I’ve been thinking about this, because it reinforces something I’ve always noticed myself, but also because there are some surprises there.  I’ve always had big reservations about lecture capture (which unfortunately, too often, is the only model used when thinking about podcasting in higher ed, and even more unfortunately, when thinking about what administrators call “distance learning”).  It seems to me that a good lecture (and they do exist, and they are a good thing) is very much a live performance–and it depends to a large extent on that context of live performance for its effectiveness.  A recording can have some value–but it’s not a transparent representation.  It’s a re-presentation. So it’s taking the performance out of its native medium, plopping it into another, different medium.  It loses all the advantages of the original (live, face-to-face) medium, and it gains none of the advantages of the new (online, asynchronous) medium. (The term “lecture capture” is a significant one.  It captures the lecture–nails it down, cages it)

This is why, to me, an “online class” (or “distance learning”) is at its least effective, its least interesting, when it’s a series of recorded lectures–unless (which is very rare) those lectures are specifically and intentionally produced for the new medium–then they’re mini-films.  An online class should be designed for the online medium–to take advantage of the affordances (hyper-links, multimedia, asynchronicity, threaded discussion, etc., etc) of that medium.

But that study made me think more of an “apples and oranges” question.  While confirming my own experience that straight capturing of a straight lecture is pretty much a waste of time and technology (and may even decrease student learning–that was a bit of a surprise to me), that study also indicates that a “lecture” is not always exactly a lecture.  When I think of comparing two classes, or two captures, I want to remember to also think of comparing apples to apples.

People often talk about how online classes are necessarily inferior to face-to-face classes, but they say this with built-in assumptions.  They compare a terrible online class with an excellent face-to-face class.  Similarly, I think that study indicated that it’s not just the fact of the recording that is important–it’s what has been recorded.  A good class is still valuable as a recording (contrary to my own automatic assumption).  It’s the quality of the class, not the recording, that makes students want to return to it, to think about it, to come back for more.

Faculty development (even with all its varieties and all its difficulties) should always focus on the goal of making classes better–which is always a matter of making students more active, more engaged.  Then everything will be apples.  And it’s good to remember that sometimes the fact that a class is interesting, is engaging, actually means that students don’t get all they can out of the class–they want to, and need to, return to it again.  So in those cases, the recording just might be a useful thing for them.


5 Comments

  1. […] So that’s a sacrifice, and sometimes it’s an acceptable sacrifice, but what troubles me is how often we make that sacrifice while also neglecting to take advantage of what can be added by having a recorded video.  We lose most of the advantages of live performance, and we gain almost none of the advantages of online video.  It’s a tragedy, and it’s the huge flaw at the very heart of the very idea of “lecture capture,” as I’ve blogged about before. […]

  2. I read and reread your posting and I had this awful queasy feeling — thinking about folks just posting captured lectures, as if they were providing training films.
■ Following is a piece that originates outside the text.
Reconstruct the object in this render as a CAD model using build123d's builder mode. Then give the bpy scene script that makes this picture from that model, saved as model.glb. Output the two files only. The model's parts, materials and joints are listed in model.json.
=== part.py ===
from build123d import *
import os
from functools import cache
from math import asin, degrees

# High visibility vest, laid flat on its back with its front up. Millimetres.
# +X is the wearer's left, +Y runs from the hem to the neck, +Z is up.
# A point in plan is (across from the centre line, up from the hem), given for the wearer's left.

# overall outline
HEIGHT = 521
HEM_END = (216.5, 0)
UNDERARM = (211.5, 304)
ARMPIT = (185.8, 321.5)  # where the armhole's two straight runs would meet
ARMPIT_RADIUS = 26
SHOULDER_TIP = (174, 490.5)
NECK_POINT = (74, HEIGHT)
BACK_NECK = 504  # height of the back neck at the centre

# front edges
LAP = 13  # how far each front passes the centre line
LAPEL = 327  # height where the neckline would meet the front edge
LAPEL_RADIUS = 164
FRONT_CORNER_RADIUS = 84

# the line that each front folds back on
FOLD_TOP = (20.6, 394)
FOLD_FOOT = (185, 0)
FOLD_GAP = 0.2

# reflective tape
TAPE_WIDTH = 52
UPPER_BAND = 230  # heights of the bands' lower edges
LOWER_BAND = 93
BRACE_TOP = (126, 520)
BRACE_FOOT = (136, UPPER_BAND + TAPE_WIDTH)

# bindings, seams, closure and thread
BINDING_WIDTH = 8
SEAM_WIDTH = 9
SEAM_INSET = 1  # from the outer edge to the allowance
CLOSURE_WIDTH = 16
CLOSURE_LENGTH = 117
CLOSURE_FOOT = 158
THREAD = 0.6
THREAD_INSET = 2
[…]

I have this awful feeling that for every one of us knocking ourselves out to do interesting stuff with our online courses [or at least, trying], there is someone taping flat-file talking-head lectures.

    Our new committee Online/Blended Learning Considerations focuses on concerns other than the nature of our courses. Am I being ridiculous, old and crabby, etc. to think that maybe there should be a parallel set of concerns about the nature of our content?

    bobby brody

  3. As a student I must say that really got the most out of classes that were heavy on Discussion Board interactions. I would check Blackboard several times a day for some classes just to see what others were writing and how they responded to others. I agree that making the learning as interactive as possible is the best way to really engage the students, but information without perspective is hard to absorb. I found that I was better able to understand course material in classes where professors actively engaged in DB because they pushed every student to expand upon their original ideas and in the process we all started to push each other and ourselves.
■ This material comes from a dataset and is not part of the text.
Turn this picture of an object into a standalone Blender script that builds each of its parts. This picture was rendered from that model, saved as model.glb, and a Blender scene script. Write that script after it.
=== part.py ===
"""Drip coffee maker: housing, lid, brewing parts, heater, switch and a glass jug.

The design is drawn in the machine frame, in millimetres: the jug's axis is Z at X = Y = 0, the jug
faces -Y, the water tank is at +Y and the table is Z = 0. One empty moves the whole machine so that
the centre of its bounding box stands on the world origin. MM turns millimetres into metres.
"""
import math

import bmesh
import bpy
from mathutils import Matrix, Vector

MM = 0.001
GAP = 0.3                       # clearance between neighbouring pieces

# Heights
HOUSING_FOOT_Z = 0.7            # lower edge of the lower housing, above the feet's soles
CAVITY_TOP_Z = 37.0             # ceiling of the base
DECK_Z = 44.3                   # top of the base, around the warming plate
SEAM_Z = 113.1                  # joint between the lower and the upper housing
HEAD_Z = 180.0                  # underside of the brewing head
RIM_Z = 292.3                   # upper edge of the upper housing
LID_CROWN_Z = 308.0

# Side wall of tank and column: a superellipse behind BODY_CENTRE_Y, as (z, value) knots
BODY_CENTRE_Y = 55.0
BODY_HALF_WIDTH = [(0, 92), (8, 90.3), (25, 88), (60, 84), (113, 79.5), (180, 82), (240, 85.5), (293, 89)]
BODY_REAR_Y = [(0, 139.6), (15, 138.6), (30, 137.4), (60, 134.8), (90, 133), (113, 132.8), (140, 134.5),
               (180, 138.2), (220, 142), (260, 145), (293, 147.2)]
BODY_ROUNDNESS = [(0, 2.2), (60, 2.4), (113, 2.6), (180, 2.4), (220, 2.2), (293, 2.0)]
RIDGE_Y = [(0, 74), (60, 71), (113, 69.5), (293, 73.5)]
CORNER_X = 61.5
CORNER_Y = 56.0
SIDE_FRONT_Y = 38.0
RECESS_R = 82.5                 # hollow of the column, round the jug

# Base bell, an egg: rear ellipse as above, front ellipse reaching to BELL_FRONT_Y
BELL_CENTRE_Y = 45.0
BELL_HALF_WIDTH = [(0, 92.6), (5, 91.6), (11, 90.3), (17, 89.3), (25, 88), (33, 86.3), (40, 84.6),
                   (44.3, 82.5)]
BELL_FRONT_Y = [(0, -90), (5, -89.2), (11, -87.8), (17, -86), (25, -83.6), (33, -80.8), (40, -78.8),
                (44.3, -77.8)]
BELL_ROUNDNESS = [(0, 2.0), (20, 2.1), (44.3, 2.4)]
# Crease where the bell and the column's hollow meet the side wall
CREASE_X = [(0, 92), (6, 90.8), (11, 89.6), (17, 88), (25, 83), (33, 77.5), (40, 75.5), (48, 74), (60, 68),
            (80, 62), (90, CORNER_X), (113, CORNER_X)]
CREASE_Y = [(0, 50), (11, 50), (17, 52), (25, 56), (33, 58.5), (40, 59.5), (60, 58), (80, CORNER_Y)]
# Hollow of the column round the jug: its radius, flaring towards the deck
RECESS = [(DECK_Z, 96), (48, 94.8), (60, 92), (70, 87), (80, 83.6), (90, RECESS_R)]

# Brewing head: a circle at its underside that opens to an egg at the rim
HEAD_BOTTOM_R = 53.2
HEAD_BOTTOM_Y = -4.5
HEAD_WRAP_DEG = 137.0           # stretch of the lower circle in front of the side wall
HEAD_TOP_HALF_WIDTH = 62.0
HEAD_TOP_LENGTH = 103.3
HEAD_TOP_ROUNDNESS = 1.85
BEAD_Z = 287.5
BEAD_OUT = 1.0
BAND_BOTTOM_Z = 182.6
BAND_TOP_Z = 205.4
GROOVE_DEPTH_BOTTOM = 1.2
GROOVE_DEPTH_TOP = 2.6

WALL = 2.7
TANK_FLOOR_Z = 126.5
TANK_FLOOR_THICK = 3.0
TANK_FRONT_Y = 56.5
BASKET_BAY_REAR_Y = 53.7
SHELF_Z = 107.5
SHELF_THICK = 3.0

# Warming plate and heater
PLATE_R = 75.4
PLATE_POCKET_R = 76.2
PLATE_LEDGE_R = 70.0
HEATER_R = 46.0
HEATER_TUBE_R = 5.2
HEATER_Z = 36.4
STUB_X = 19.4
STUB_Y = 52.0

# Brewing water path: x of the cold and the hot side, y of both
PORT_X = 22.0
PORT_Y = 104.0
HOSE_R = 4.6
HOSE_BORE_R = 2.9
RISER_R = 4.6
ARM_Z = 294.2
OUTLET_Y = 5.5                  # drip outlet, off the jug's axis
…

    Some professors have used podcasts and I think it’s something that adds to the overall quality of the class, but it’s not 100% necessary. I think a student’s biggest fear with online learning is that they are going to have to read the course book and essentially “teach themselves”. Whether the professor’s presence is felt via podcast, DB replies, personal emails, comments on Wikis/Blogs the most comforting thing for students is that it is felt.

  4. Very interesting, Joe. You’ve identified a problem I need to face in my own teaching. I haven’t “captured” lectures in the classroom technology or webcam “talking head” sense, but I’ve “Camtasia’d” them in the form of slides with images and an audio narration. The last time I taught my course (in Sp 09) I noticed that student use of them was dropping–it was way down from the previous term. And yet performance in the class didn’t seem to be noticeably declining. So maybe they aren’t quite as necessary as I thought, or as they seemed to be a year or two ago.

    Your laying out of all this made me think about the reality that my strategy doesn’t reproduce what I do in class. I never do straight lectures–I do the Socratic thing–I talk for five minutes and then start interrogating the subject with the students. Or I take a student question and open it up for a few minutes. Then I’ll go back to my narrative. Well, you can’t do this on your own with a laptop and microphone. So…absent real-time interaction, what’s the next step? That’s what I’m thinking about now.

  5. I really enjoyed this, Joe — not least of all the way you avoid that easy and oversimplified reasons to approve or disapprove of this or that.

    I’m also struck that you’re the first person I’ve seen really pondering the oddness of the term “lecture capture.” It is a bit jarring, and not just because I have a low tolerance for off-rhymes. I think it’s significant that “capturing” a “lecture” (of all things) has become a desideratum. We might want to ponder that further.

    The words we use and how we use them tell us a lot about our mental make-up, and you don’t need Steven Pinker for that. The idea that we could/should capture a lecture says a great deal, sort of in the same way we can make syntactic as well as denotative distinctions between “information” and “knowledge” (though I can say I have both information and knowledge, I can’t say that I’ve lost or misplaced knowledge, but I can say that I’ve lost or misplaced information).

    I think there’s an underlying desperation to the idea of capturing lectures, in the same way it’s comforting to stockpile books or articles you really don’t have time to review or assimilate. (Mea culpa.) A lot of this has to do with the presumably Internet-induced “staccato” quality of thought Nicholas Carr writes about, our (and our students’) foreshortened attention spans: we can’t sit still, don’t have the time or inclination, at present, to take it in, but it’s comforting to think we can save it to a disk and maybe get back to it later. Of course, it would be a mistake to cast that as part of what we would call “learning” or “education.”